Sure, yeah, how someone perceives his past could be seen itself as a present/future issue. I just categorise them differently in my mind.
What shapes us is our experiences. Live and learn. When something is at stake, we learn the quickest.
One thing I would add is stake alignment. I think one common method of story telling has two stakes (one in main plot and one in sub plot) diametrically opposed. For example, the heroine must crack the case to put the serial killer behind bars and keep from killing again. But she’s a single mother, and working too much risks getting child protection services involved. The tension comes when making progress on one sacrifices the other. I tend not to like these, because it often feels like two different stories jammed together and the subplot feels like filler, but it is super common. I prefer the opposite method, however, when the two stakes are in complete alignment. Let’s say the detective failed at solving an earlier case and some people died.
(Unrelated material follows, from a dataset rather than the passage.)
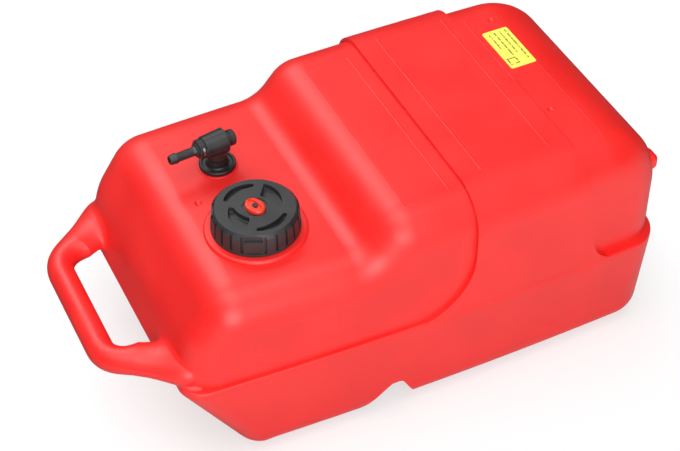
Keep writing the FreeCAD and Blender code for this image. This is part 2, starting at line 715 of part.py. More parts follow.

Then the current case becomes the redemption opportunity. You have one set of stakes, the safety of the next potential victim, and the other, the one shot at redemption. Both either succeed or fail. There’s also blends of the two. For example, in Gladiator the two stakes are inextricably linked but opposed (get revenge or save Rome… and the man he used to be).
As I am sitting here working on two stories that are just not working, it's becoming clearer to me that the higher the stakes, the more absorbing the story will be. The reader doesn't care if Johnny passes his finals or Marilou finds the perfect gift at the Curiosity Shop. Personal stakes have to be higher than that. They have to be life-changing. They have to reveal some grand truth. They have to bring the character to the edge and back. This is true for all novels.